ネスレは1866年の創業。ドイツ出身のアンリ・ネスレが創業者で、当時は欧州でも乳幼児の4人に1人が死亡していた状況のなか、栄養価が高い製品で乳児の死亡率を下げようと努力した。時代は流れたが、未だに途上国では乳幼児の死亡率は高く、そのような困難な状況でもコミットメントを遂行するのがネスレのパーパスだ。

大切にしている価値観は自分、他者、多様性、未来への「敬意」。スイスは小国だったため早くから世界に進出し各国で100年以上の歴史があるが、食はローカルなもので、現地の食文化や消費者の好み、栄養ニーズ、食習慣まで合わせて製品を提供している。現地法人が現地を深く理解し、粉か瓶か缶などまで決める。ネスカフェだけでも世界で200種類くらいはある。

日本法人は1913年に設立した。グループ内ではイノベーティブで実験的な取り組みができる場所の位置づけだ。キットカットでは機能的な価値のみならず「キットカット」→「きっと勝つよ」につなげ、受験生や頑張る人を応援する情緒的なキャンペーンも行う。また海洋プラスチックごみ問題への解決策として、大袋を紙に代替している。

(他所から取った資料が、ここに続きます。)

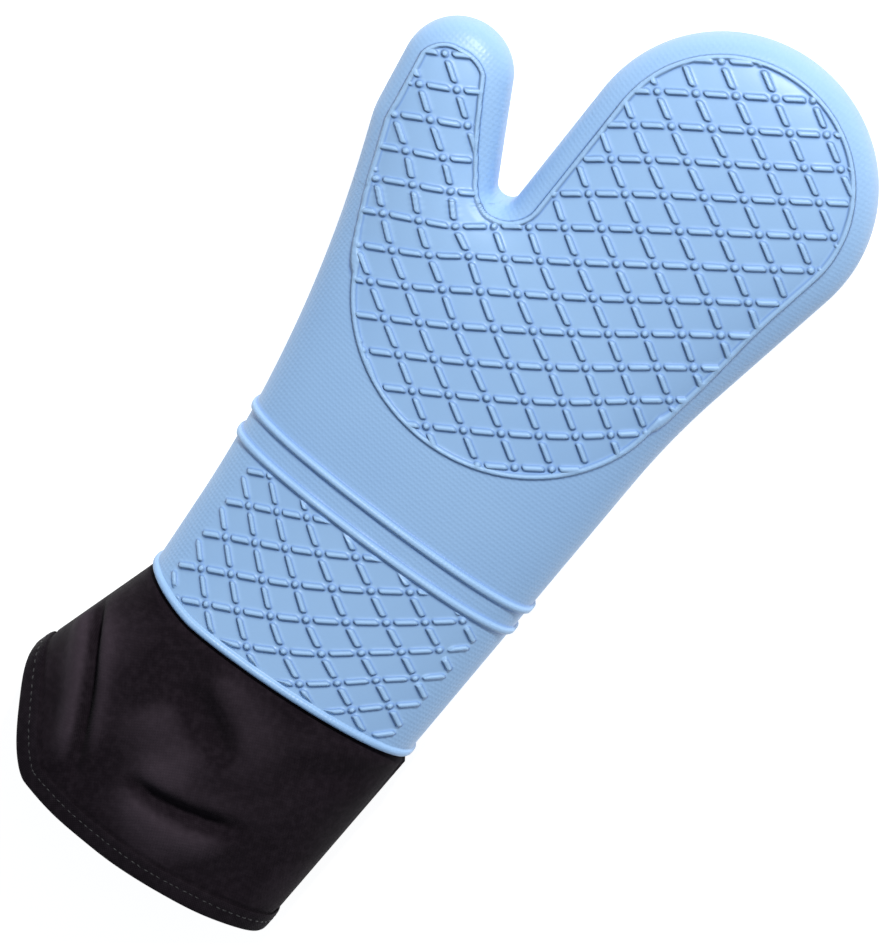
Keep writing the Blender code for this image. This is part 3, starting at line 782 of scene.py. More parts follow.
# ---------------------------------------------------------------- materials
class Graph:
    """A short way to write a material's nodes."""

    def __init__(self, name, colour, roughness):
        self.material = bpy.data.materials.new(name)
        self.material.use_nodes = True
        self.tree = self.material.node_tree
        self.shader = self.tree.nodes["Principled BSDF"]
        self.set("Base Color", (*colour, 1.0))
        self.set("Roughness", roughness)

    def set(self, socket, value):
        self.shader.inputs[socket].default_value = value

    def node(self, kind, settings=None, **inputs):
        made = self.tree.nodes.new(kind)
        for key, value in (settings or {}).items():
            setattr(made, key, value)
        for key, value in inputs.items():
            self.plug(value, made.inputs[key.replace("_", " ")])
        return made

    def plug(self, value, socket):
        if isinstance(value, bpy.types.NodeSocket):
            self.tree.links.new(value, socket)
        else:
            socket.default_value = value

    def math(self, operation, first, second=0.0):
        made = self.tree.nodes.new("ShaderNodeMath")
        made.operation = operation
        for value, socket in zip((first, second), made.inputs):
            self.plug(value, socket)
        return made.outputs[0]

    def attribute(self, name):
        made = self.tree.nodes.new("ShaderNodeAttribute")
        made.attribute_name = name
        return made

    def mix(self, factor, first, second):
        made = self.tree.nodes.new("ShaderNodeMix")
        made.data_type = "RGBA"
        for value, number in ((factor, 0), (first, 6), (second, 7)):
            self.plug((*value, 1.0) if isinstance(value, tuple) else value, made.inputs[number])
        return made.outputs[2]

    def noise(self, scale, detail):
        made = self.tree.nodes.new("ShaderNodeTexNoise")
        made.inputs["Scale"].default_value = scale
        made.inputs["Detail"].default_value = detail
        place = self.tree.nodes.new("ShaderNodeTexCoord")
        self.tree.links.new(place.outputs["Object"], made.inputs["Vector"])
        return made.outputs["Fac"]

    def range(self, value, low, high, start=0.0, end=1.0):
        made = self.tree.nodes.new("ShaderNodeMapRange")
        for item, socket in zip((value, low, high, start, end), made.inputs):
            self.plug(item, socket)
        return made.outputs[0]

    def eased(self, value, low, high):
        made = self.range(value, low, high)
        made.node.interpolation_type = "SMOOTHSTEP"
        return made

    def bump(self, height, distance, strength=1.0, normal=None):
        made = self.tree.nodes.new("ShaderNodeBump")
        made.inputs["Distance"].default_value = distance
        made.inputs["Strength"].default_value = strength
        self.tree.links.new(height, made.inputs["Height"])
        if normal is not None:
            self.tree.links.new(normal, made.inputs["Normal"])
        return made.outputs["Normal"]


SILICONE_COLOUR = (0.300, 0.490, 0.765)
# Painted shade: the deep blue mixed in round the foot of every ridge, where shade falls.
SILICONE_PAINTED_SHADE = (0.030, 0.120, 0.520)
# A paler blue, for the skin's uneven tone and for the painted highlight on the ridge tops.
SILICONE_PALE_TONE_AND_HIGHLIGHT = (0.370, 0.570, 0.820)
DIMPLE_PITCH = 1.7 * MM
DIMPLE_DEPTH = 0.055 * MM
CRISP_HEIGHT = 0.80 * MM
# How far the ridge tops are paled: partly wear, partly painted highlight.
CREST_WEAR_AND_HIGHLIGHT = 0.42
# How strongly that painted shade darkens the ground round each ridge's foot.
CREVICE_PAINTED_SHADE = 0.34


def ridge_ratios(graph, cell):
    """How many half widths each place lies from the nearest dot, and from each family's bars."""
    split = graph.node("ShaderNodeSeparateXYZ", Vector=cell)
    place = (split.outputs[0], split.outputs[1])
    away = [graph.math("SUBTRACT", value, graph.math("ROUND", value)) for value in place]
    between = graph.tree.nodes.new("ShaderNodeCombineXYZ")
    for axis in (0, 1):
        first = graph.math("MULTIPLY", away[0], float(HAND_CELL_A[axis]))
        second = graph.math("MULTIPLY", away[1], float(HAND_CELL_B[axis]))
        graph.plug(graph.math("ADD", first, second), between.inputs[axis])
    length = graph.node("ShaderNodeVectorMath", {"operation": "LENGTH"}, Vector=between.outputs[0])
    ratios = [graph.math("DIVIDE", length.outputs["Value"], DOT_RADIUS)]
    area = abs(float(HAND_CELL_A[0] * HAND_CELL_B[1] - HAND_CELL_A[1] * HAND_CELL_B[0]))
    straight = BAR_HALF_LENGTH - BAR_HALF_WIDTH
    for first, second, along_cell in ((0, 1, HAND_CELL_A), (1, 0, HAND_CELL_B)):
        reach = float(np.hypot(*along_cell))
        half = graph.math("SUBTRACT", graph.math("FRACT", place[first]), 0.5)
        along = graph.math("MULTIPLY", graph.math("ABSOLUTE", half), reach)
        over = graph.math("MAXIMUM", graph.math("SUBTRACT", along, straight), 0.0)
        aside = graph.math("MULTIPLY", away[second], area / reach)
        squares = [graph.math("MULTIPLY", value, value) for value in (over, aside)]
        distance = graph.math("SQRT", graph.math("ADD", *squares))
        ratios.append(graph.math("DIVIDE", distance, BAR_HALF_WIDTH))
    return ratios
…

CSV(共通価値の創造)の概念は伝えることが大切で、メディアリレーションも重要になっている。トップからの長期的なメッセージは一貫性があり、社員がそのメッセージを受け止め、顧客の課題解決につなげられるような「自分ごと化」が求められている。コロナ禍で社会課題起点のいいボトムアップが生まれている。